Vinte anos após a implantação da primeira Associação de Proteção e Assistência aos Condenados (Apac) em Minas, o responsável pela disseminação do modelo, o desembargador do Tribunal de Justiça Joaquim Alves de Andrade, chegou a uma conclusão: é preciso inverter a lógica do sistema prisional, com a ampliação do método para 98% da população carcerária. Hoje, a proporção é de pouco mais de 2% (870) dos 40 mil presos no estado sob o regime Apac. “Tenho mais de 30 anos na área criminal e é sempre igual: a gente condena, a polícia prende e o sujeito sai de lá pior do que entrou.
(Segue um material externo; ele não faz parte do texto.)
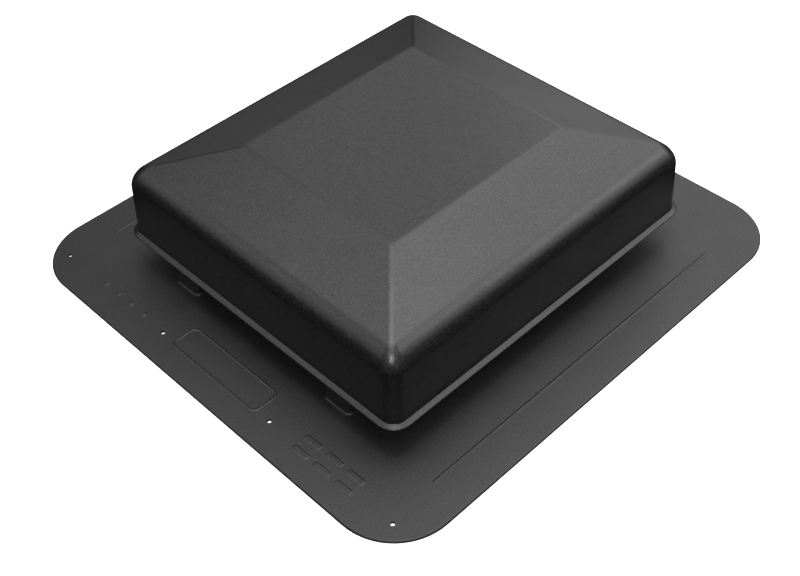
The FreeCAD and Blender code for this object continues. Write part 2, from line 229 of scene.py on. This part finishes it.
def finished(piece, body, slot, material, *nodes):
    """Shades a piece, gives it its material and puts it on a body in place of CAD nodes."""
    piece.data.shade_smooth()
    piece.data.set_sharp_from_angle(angle=math.radians(38))
    weigh = piece.modifiers.new("weigh", "WEIGHTED_NORMAL")
    weigh.keep_sharp = True
    applied(piece)
    piece.data.materials.clear()
    piece.data.materials.append(material)
    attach(piece, body)
    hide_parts(*nodes)
    return piece


# ------------------------------------------------------------------------------ flashing

def flange_and_collar():
    """The flange and the collar below the screens: one closed skin round the throat."""
    fine = {"turn_steps": 16}
    edge = [(-UNDER_EDGE, 0), (0, UNDER_EDGE)]
    edge += arc((-FLANGE_ROUNDING, FLANGE_TOP - FLANGE_ROUNDING), FLANGE_ROUNDING, 0, 90)
    fillet = 1.2 * MM
    rim = 0.5 * MM
    outside = list(arc((fillet, FLANGE_TOP + fillet), fillet, 270, 180))
    outside += arc((-rim, COLLAR_TOP - rim), rim, 0, 90)
    inside = list(arc((rim, COLLAR_TOP - rim), rim, 90, 180))
    inside += [(0, rim), (rim, 0)]
    collar_outside = COLLAR_INSIDE + COLLAR_WALL
    loops = rings(FLANGE_X, FLANGE_Y, FLANGE_CORNER, edge, **fine)
    loops += rings(collar_outside, collar_outside, COLLAR_CORNER + COLLAR_WALL, outside, **fine)
    loops += rings(COLLAR_INSIDE, COLLAR_INSIDE, COLLAR_CORNER, inside, **fine)
    return skin("base_flashing_moulding", loops, closed=True)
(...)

Não dá para continuar assim.”
O governo do estado não fala em universalizar o sistema, mas anuncia liberação de R$ 8,5 milhões para construção de 11 Apacs neste ano e mais R$ 10 milhões para outras 11 no ano que vem, o que vai significar um aumento de 100% no atual número de 22 unidades. “A metodologia se tornou oficial como política do estado, mas é complementar, não é para qualquer comunidade, só para as de pequeno e médio portes, que podem cuidar do seu preso”, acredita o secretário de Defesa Social, Maurício Campos Júnior.
O secretário admite que pelo menos 15 mil presos mineiros não têm nenhuma ocupação e passam dias e noites dormindo ou fazendo o que mais a falta de atividade e as superlotadas celas estimulam. É exatamente o número de pessoas que ainda estão em cadeias públicas. Os responsáveis diretos pelos detentos no país já entenderam que só prender não é o caminho e vêm estimulando opções mínimas de trabalho e estudo nos presídios. O Ministério da Justiça, por sua vez, faz campanha para que juízes apliquem penas alternativas.
O método Apac tenta se fixar como alternativa a esse modelo reconhecidamente ineficaz. A palavra repetida e fixada entre todos nas Apacs é recuperação. O método surgiu em 1972, fora do sistema oficial, a partir de inquietações do advogado Mário Ottoboni, de São José dos Campos (SP). Minas é o estado com o maior número entre as cerca de 100 unidades espalhadas pelo país. É de Ottoboni a frase “o homem é maior do que o seu erro”, incluída no material publicitário do TJMG sobre o sistema. Nele, o juiz local define se a pessoa pode ser encaminhada para a unidade e um grupo de voluntários assume a coordenação das atividades. A limpeza e a alimentação passam a ser responsabilidade dos recuperandos. O sistema acaba reduzindo muito o custo do preso, de R$ 1.400 mensais na prisão convencional para R$ 400 – 250% a menos.
Outro argumento usado pelo desembargador em defesa da propagação do modelo é a média de reincidência, segundo ele abaixo de 10%. No início, as Apacs sobreviviam apenas de recursos recolhidos na própria comunidade e, desde 2006, um convênio assinado entre o TJ e o governo estadual garante verba para construção e parte da manutenção. É exigência registrar uma associação sem perder de vista o objetivo: humanizar a prisão com atividades, trabalho, envolvimento da família e orientação espiritual. Na Apac, o visitante em um primeiro contato estranha a falta de agentes penitenciários, a ausência de algemas, os dormitórios, onde, em geral, ficam apenas quatro pessoas, e as várias salas com aulas de temas leves, como literatura, informática e noções de higiene.
EM CORO Em uma tarde de quinta-feira, por volta das 16h, vozes graves que buscavam afinação eram ouvidas em um dos corredores da ala de regime fechado na Apac de Nova Lima, na Grande Belo Horizonte. Por trás da porta azul, 11 homens sentados com pastas na mão repetiam conhecidos versos: “Numa folha qualquer eu desenho um sol amarelo”. Na seqüência, por sugestão de um dos alunos, a professora voluntária Neusa Barbosa coordenou a entonação de É preciso saber viver. O grupo de coralistas ensaiava para apresentação na festa da padroeira da cidade.
Pouco à frente, cinco detentos manusevam chaves de fenda, serrotes e outros objetos metálicos, usados para esculpir madeira e confeccionar peças artesanais. Ao todo, na unidade com capacidade para 86 internos, estão 73. Todos trabalham, muitos na padaria, que fornece cerca de 5 mil pães para a prefeitura local e para empreiteiras. Em julho, a unidade foi reconhecida como a melhor do país pela comissão parlamentar de inquérito (CPI) Carcerária da Câmara dos Deputados.